Under the constitution, the Association is run by a five-member board of directors, each member having an equal vote. Four of the directors are elected from and by Association membership, and the fifth director is the Company secretary/treasurer or his designee.

From 1949 through 1959 Woodrow G. Zook had been elected to the board. In 1959 the Association membership amended the constitution to provide for the Company's secretary/treasurer or his designee to sit on the board. Zook, the secretary/treasurer in 1959, has retained his appointed seat on the Association board although his positions with the Company now include treasurer, president, chief executive officer, and member of the Company board of directors.

Association membership is voluntary. To become an Association member, one must 1) be an employee of the Company, 2) submit a recent physical examination report, 3) be approved for membership by a majority of the Association board of directors, and 4) pay monthly dues into the Association fund.

Association membership is available only to employees at the Wooster, Ohio; Elyria, Ohio; and Reno, Nevada plants. Employees of the Acme Brush Corporation, the Company's wholly-owned subsidiary, are ineligible to join the Association.

At the end of approximately two (2) months of employment, new employees are informed in a meeting with the person in charge of the Company's hourly personnel that they will become eligible for Company insurance benefits at the end of three (3) months. Employees are also informed at the same meeting that they may apply for membership in the Association.

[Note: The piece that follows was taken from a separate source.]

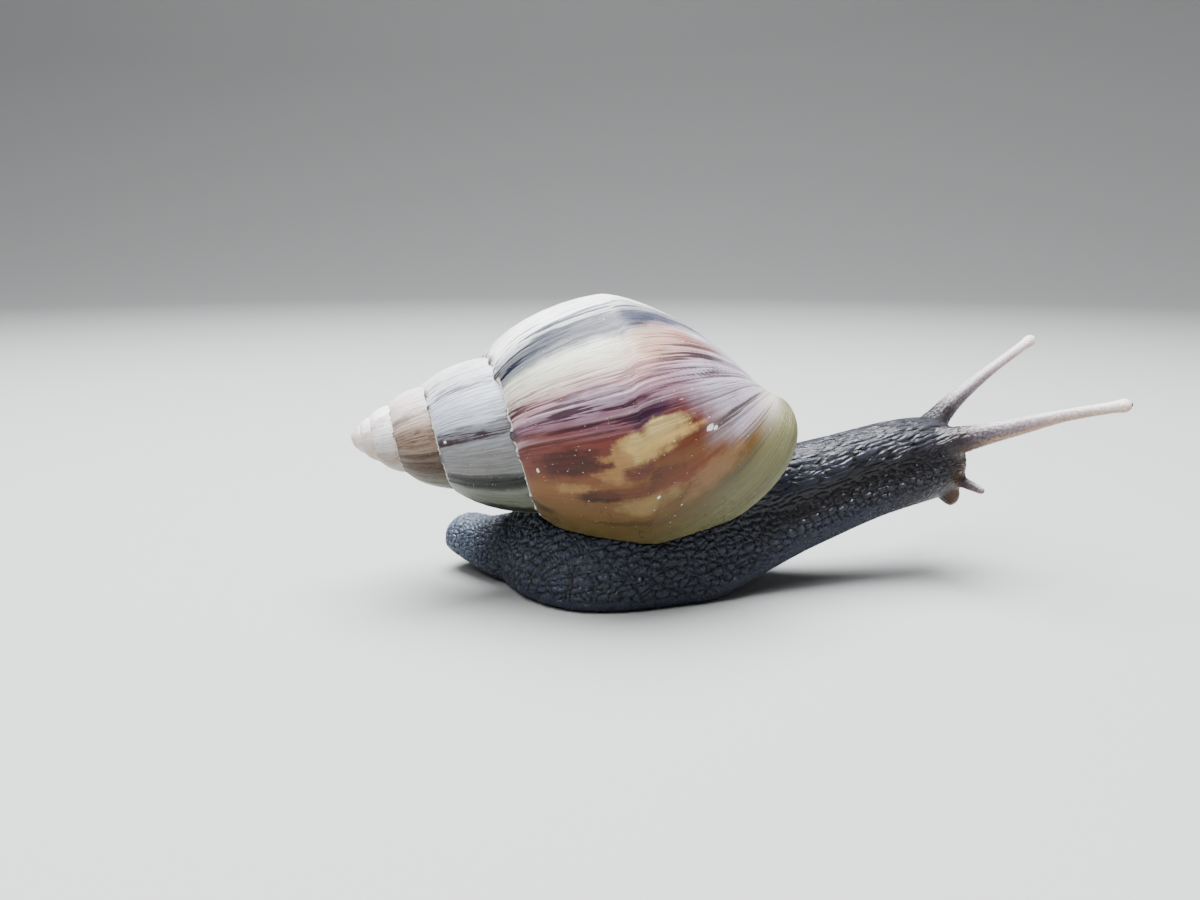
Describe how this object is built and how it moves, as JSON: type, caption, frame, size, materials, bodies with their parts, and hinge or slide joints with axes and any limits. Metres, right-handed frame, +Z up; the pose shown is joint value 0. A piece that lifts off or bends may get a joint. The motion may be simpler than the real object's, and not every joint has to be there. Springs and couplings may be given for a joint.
{
  "type": "giant african land snail",
  "caption": "Life-size giant African land snail, a still model crawling with its head raised, its feelers out and its tall conical banded shell carried over the foot",
  "frame": {"origin": "on the flat of the foot's sole, under the body whorl, at the level the snail rests on", "axes": "+X the way the snail crawls, +Y its left side, +Z up"},
  "size_m": [0.1183, 0.0504, 0.0463],
  "materials": {
    "shell": "polished lime shell, cream spire with dark streaks, red-brown and amber body whorl, olive lip",
    "flesh": "moist blue-black skin, pebbled and wrinkled",
    "feeler": "moist pinkish beige skin, finely grained",
    "eye": "small glossy dark bead"
  },
  "bodies": {
    "root": {"shell": "shell", "mantle": "flesh", "tail": "flesh", "foot": "flesh", "neck": "flesh", "head": "flesh", "mouth_lobe_right": "flesh", "mouth_lobe_left": "flesh", "lower_tentacle_right": "feeler", "lower_tentacle_left": "feeler", "upper_tentacle_right_base": "feeler", "upper_tentacle_right_shaft": "feeler", "upper_tentacle_left_base": "feeler", "upper_tentacle_left_shaft": "feeler", "eye_right": "eye", "eye_left": "eye"}
  },
  "joints": []
}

The requirement that the prospective Association member must submit a physical examination report may be satisfied by submitting the report of the Company's pre-employment physical. If the employee chooses not to submit the report of the Company's physical, the applicant must obtain a physical at his or her own expense.

Once the physical examination report has been submitted, it and the employee's application are presented to the Association's secretary/treasurer for the board of directors' consideration at the next board meeting.